— Ничего похожего я в жизни не видела!
И, возмущенная бесцеремонностью толпы, вливавшейся вслед за Бальтасаром в дверь патио, добавила:
— Нет, лучше вы несите внутрь, а то они превратят нам дом бог знает во что.
Бальтасар бывал в этом доме и раньше — несколько раз, зная его мастерство и любовь к своему делу, его приглашали сюда для выполнения мелких столярных работ. Однако среди богатых ему было не по себе. Он часто думал о них, об их некрасивых и вздорных женах, об ужасающих болезнях и неслыханных хирургических операциях, и всегда их жалел. Когда он входил в их дома, ноги плохо слушались его и каждый шаг стоил ему усилия.

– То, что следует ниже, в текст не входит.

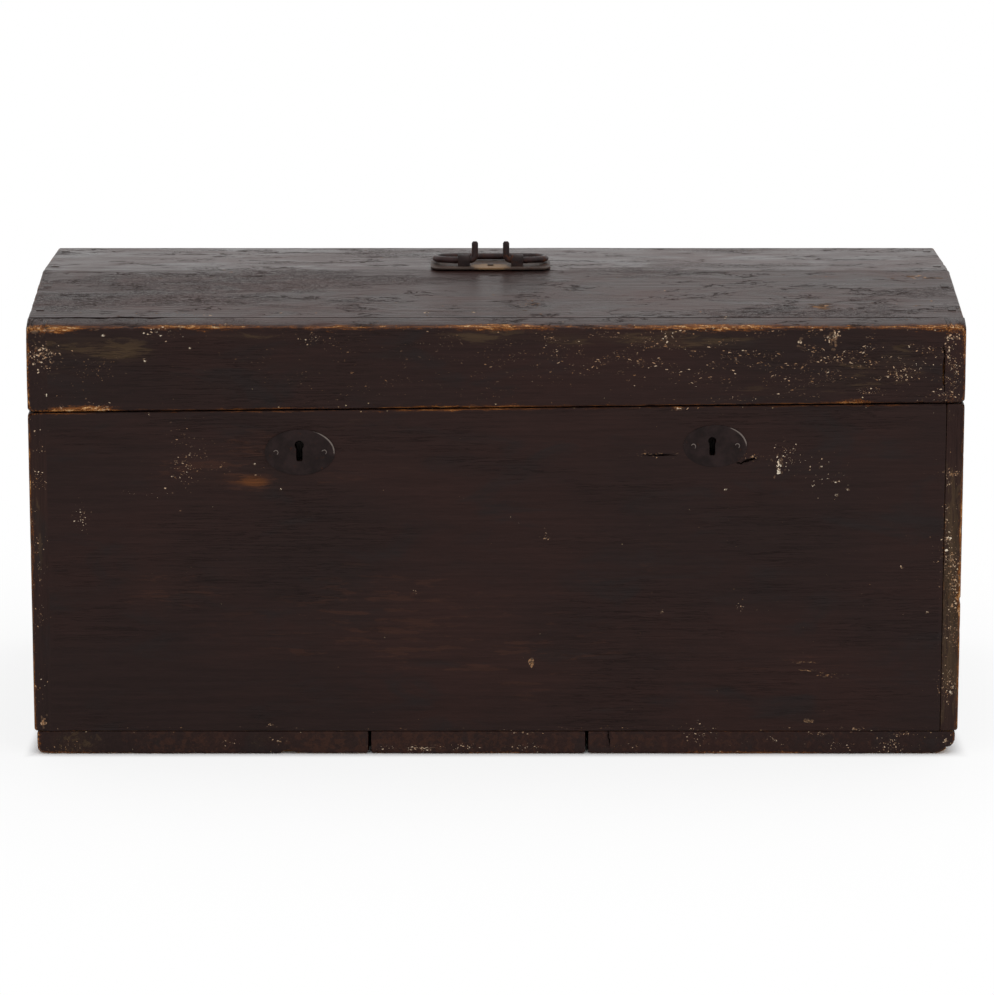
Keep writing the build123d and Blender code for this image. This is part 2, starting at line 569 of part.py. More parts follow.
def make_handle_plate():
    front = FRONT_Y + HANDLE_FROM_FACE
    middle = (HANDLE_X, front + HANDLE_PLATE_D / 2, handle_seat())
    outline = RectangleRounded(HANDLE_PLATE_W, HANDLE_PLATE_D, HANDLE_PLATE_CORNER)
    parts["handle_plate"] = Pos(*middle) * extrude(outline, amount=HANDLE_PLATE_T)


def make_eye(side, sign):
    """A strip bent over the bail's rod, with its two legs through plate and boards and clenched below."""
    inner = BAIL_ROD_R + EYE_CLEARANCE
    outer = inner + EYE_T
    x = HANDLE_X + sign * EYE_X
    foremost = BAIL_AXIS_FROM_FACE - outer - CLENCH_L
    under = roof(foremost, STAVE_T)[0] - CLENCH_DROP - BAIL_AXIS_Z
    hoop = Rot(0, 90, 0) * (Cylinder(outer, EYE_W) - Cylinder(inner, EYE_W))
    hoop &= block(span(0, EYE_W), (-outer, outer), (0, outer))
    for way in (-1, 1):
        leg_y = sorted((way * inner, way * outer))
        hoop += block(span(0, EYE_W), leg_y, (under - EYE_T, 0))
        clench_y = sorted((way * inner, way * (outer + CLENCH_L)))
        hoop += block(span(0, EYE_W), clench_y, (under - EYE_T, under))
        slot = block(
            span(x, EYE_W + 2 * EYE_SLOT_CLEARANCE),
            (BAIL_AXIS_Y + leg_y[0] - EYE_SLOT_CLEARANCE, BAIL_AXIS_Y + leg_y[1] + EYE_SLOT_CLEARANCE),
            (BAIL_AXIS_Z + under, BAIL_AXIS_Z),
        )
        for node in ("handle_plate",) + STAVES[:2]:
            parts[node] -= slot
    parts[side + "_handle_eye"] = Pos(x, BAIL_AXIS_Y, BAIL_AXIS_Z) * hoop


def make_bail():
    """One round rod: a flat loop with its two ends brought back to the front and turned up."""
    reach = BAIL_OUTER_W / 2 - BAIL_ROD_R
    back = BAIL_LOOP_D
    top = BAIL_POST_TOP
    path = FilletPolyline(
        (-BAIL_POST_X, 0, top),
        (-BAIL_POST_X, 0, 0),
        (-reach, 0, 0),
        (-reach, back, 0),
        (reach, back, 0),
        (reach, 0, 0),
        (BAIL_POST_X, 0, 0),
        (BAIL_POST_X, 0, top),
        radius=[BAIL_POST_BEND] + 4 * [(BAIL_LOOP_D - BAIL_END_STRAIGHT) / 2] + [BAIL_POST_BEND],
    )
    section = Plane(origin=(-BAIL_POST_X, 0, top), z_dir=(0, 0, -1)) * Circle(BAIL_ROD_R)
    rod = sweep(section, path=path)
    print("bail: path length", round(path.length, 2), "volume over section", end=" ")
    print(round(rod.volume / (math.pi * BAIL_ROD_R**2), 2))
    droop = math.degrees(math.asin((BAIL_AXIS_RISE - BAIL_ROD_R - BAIL_REST_GAP) / BAIL_LOOP_D))
    parts["bail"] = Pos(HANDLE_X, BAIL_AXIS_Y, BAIL_AXIS_Z) * (Rot(-droop, 0, 0) * rod)


def make_handle():
    make_handle_plate()
    for side, sign in zip(SIDES, (-1, 1)):
        make_eye(side, sign)
    make_bail()
    front = FRONT_Y + HANDLE_FROM_FACE
    places = [
        ((HANDLE_X + x, front + y, handle_seat() + HANDLE_PLATE_T), (0, 0, 1)) for x, y in HANDLE_NAILS
    ]
    fasten("handle_nails", places, ("handle_plate",) + STAVES[:2], **TACK)


# ---------------------------------------------------------------- build and write
make_box()
make_lid()
make_hinges()
for place, side in enumerate(SIDES):
    make_escutcheon(place, side)
    make_lock(place, side)
    make_keeper(place, side)
make_handle()
nail_box()
nail_lid()

os.makedirs("parts", exist_ok=True)
for name, shape in parts.items():
    export_step(shape, f"parts/{name}.step")
print(len(parts), "nodes")
print("lid hinge at", seam_point(0, PIN_Y, PIN_Z), "along", seam_direction(1, 0, 0))
print("bail hinge at", (HANDLE_X, BAIL_AXIS_Y, BAIL_AXIS_Z))
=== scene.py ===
import json
import math

import bpy
import numpy as np
from mathutils import Euler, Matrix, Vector
from mathutils.bvhtree import BVHTree

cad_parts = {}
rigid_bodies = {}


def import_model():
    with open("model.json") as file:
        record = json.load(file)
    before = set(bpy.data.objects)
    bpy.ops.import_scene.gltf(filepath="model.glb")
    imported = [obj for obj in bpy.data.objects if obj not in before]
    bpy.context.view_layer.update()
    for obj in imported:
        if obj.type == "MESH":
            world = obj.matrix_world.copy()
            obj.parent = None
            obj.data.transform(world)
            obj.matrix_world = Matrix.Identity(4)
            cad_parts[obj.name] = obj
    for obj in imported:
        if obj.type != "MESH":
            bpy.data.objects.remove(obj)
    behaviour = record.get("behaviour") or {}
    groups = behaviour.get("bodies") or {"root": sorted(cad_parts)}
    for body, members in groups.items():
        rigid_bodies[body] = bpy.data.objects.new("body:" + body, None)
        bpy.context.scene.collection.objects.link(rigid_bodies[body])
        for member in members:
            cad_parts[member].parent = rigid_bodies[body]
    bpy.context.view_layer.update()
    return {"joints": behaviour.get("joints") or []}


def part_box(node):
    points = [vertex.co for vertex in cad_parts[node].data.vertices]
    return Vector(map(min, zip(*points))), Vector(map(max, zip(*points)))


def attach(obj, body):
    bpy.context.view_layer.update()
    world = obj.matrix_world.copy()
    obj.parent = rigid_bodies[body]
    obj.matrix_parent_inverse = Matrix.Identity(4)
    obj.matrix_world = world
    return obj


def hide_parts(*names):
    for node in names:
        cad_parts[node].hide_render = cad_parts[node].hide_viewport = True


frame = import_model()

MM = 0.001
SEED = 20
EDGE_ANGLE = math.radians(40)                     # a sharper turn than this is an edge

# ---------------- places taken from the frame
JOINTS = {joint["name"]: joint for joint in frame["joints"]}
HINGE = JOINTS["lid_hinge"]
PIN_RISE = 0.2 * MM                               # box's rim to the hinge axis, half the seam's gap
SEAM_GAP = 2 * PIN_RISE
SEAM_CLIMB = HINGE["axis"][2] / HINGE["axis"][0]  # the seam climbs to the right
TILT = math.atan(SEAM_CLIMB)
SEAM_Z = HINGE["pos_m"][2] - PIN_RISE
PIN_Y = HINGE["pos_m"][1]
BAIL_AXIS = Vector(JOINTS["bail_hinge"]["pos_m"])
LEFT_X, LEFT_INNER = (corner.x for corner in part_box("left_end_board"))
RIGHT_INNER, RIGHT_X = (corner.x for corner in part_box("right_end_board"))
FRONT_Y, FRONT_INNER = (corner.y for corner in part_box("front_board"))
BACK_INNER, BACK_Y = (corner.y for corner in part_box("back_board"))
BOTTOM_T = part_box("middle_bottom_board")[1].z
RAIL_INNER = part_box("lid_front_rail")[1].y
BACK_RAIL_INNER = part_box("lid_back_rail")[0].y
LID_LEFT_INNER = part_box("lid_left_end")[1].x
LID_RIGHT_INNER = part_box("lid_right_end")[0].x
CROWN_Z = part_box("lid_crown_board")[1].z
PLATE_LOW, PLATE_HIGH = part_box("handle_plate")
TOP_EDGE = SEAM_Z + RIGHT_X * SEAM_CLIMB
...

— Пепе дома? — спросил Бальтасар, ставя клетку на стол.
— В школе еще, — ответила жена Монтьеля. — Скоро должен прийти.
И добавила:
— Монтьель моется.
В действительности же Хосе Монтьель помыться не успел и сейчас торопливо обтирался камфарным спиртом, собираясь выйти посмотреть, что происходит. Человек он был такой осторожный, что спал, не включая электрического вентилятора — тот помешал бы ему следить во сне за всеми шорохами в доме.
— Аделаида! — крикнул он. — Что там такое?
— Иди посмотри, какая чудесная вещь! — ответила жена. Хосе Монтьель, тучный, с волосатой грудью и накинутым не шею полотенцем, высунулся из окна спальни.
— Что это?
— Клетка для Пепе, — ответил Бальтасар. Женщина посмотрела на него растерянно.
— Для кого? — выдохнул Монтьель.
— Для Пепе, — повторил Бальтасар. — Пепе заказал ее мне.
Ничего не произошло, но Бальтасару почудилось, будто перед ним открыли дверь бани. Хосе Монтьель вышел в трусах из спальни.
— Пепе! — закричал он.
— Он еще не пришел, — сказала жена вполголоса, не двигаясь с места.
В дверном проеме появился Пепе. Это был двенадцатилетний мальчик с теми же, что и у матери, загнутыми ресницами и с таким же, как у нее, выражением тихого страдания на лице.
— Иди сюда, — позвал его Хосе Монтьель. — Ты заказывал это?
Мальчик опустил голову. Схватив Пепе за волосы, Монтьель заставил мальчика посмотреть ему в глаза.
— Отвечай!
Тот молча кусал губы.
— Монтьель… — прошептала жена.
Хосе Монтьель разжал руку и резко повернулся к Бальтасару.
— Жаль, что так получилось, Бальтасар, — сказал он. — Прежде чем приступить к делу, надо было поговорить со мной Только тебе могло прийти в голову условиться с ребенком.
Лицо его вновь обретало утраченное было выражение покоя. Даже не взглянув на клетку, он поднял ее со стола и протянул Бальтасару.
— Сейчас же унеси и продай кому-нибудь, если сумеешь. И очень тебя прошу, не спорь со мной.
А потом, хлопнув Бальтасара по спине, объяснил:
— Мне доктор запретил волноваться.
Мальчик стоял словно окаменев. Но вот Бальтасар с клеткой в руке растерянно посмотрел на него, и тот, издав горлом какое-то хриплое рычанье, похожее на собачье, бросился на пол и зашелся криком.
Хосе Монтьель безучастно смотрел, как мать его успокаивает.
— Не поднимай его, — сказал он. — Пусть разобьет голову об пол. А потом подсыпь соли с лимоном, чтоб веселей было беситься.
Мальчик визжал без слез; мать держала его за руки.
— Оставь его, — снова сказал Монтьель.
Бальтасар смотрел на мальчика, как смотрел бы на заразного зверя в агонии. Было уже почти четыре. В этот час у него в доме Урсула, нарезая лук, поет старую-престарую песню.
— Пепе, — сказал Бальтасар.
Он шагнул к мальчику и, улыбаясь, протянул ему клетку. Мальчик вмиг оказался на ногах, обхватил ее, по высоте почти такую же, как и он сам, обеими руками и, не зная, что сказать, уставился сквозь металлическое плетение на Бальтасара. За все это время он не пролил ни одной слезинки.
— Бальтасар, — мягко вмешался Хосе Монтьель, — я ведь сказал тебе: сейчас же унеси клетку.
— Отдай ее, — сказала женщина сыну.
— Оставь ее себе, — сказал Бальтасар.
А потом, обращаясь к Хосе Монтьелю, добавил:
— В конце концов, для этого я ее и сделал. Хосе Монтьель шел за ним до самой гостиной.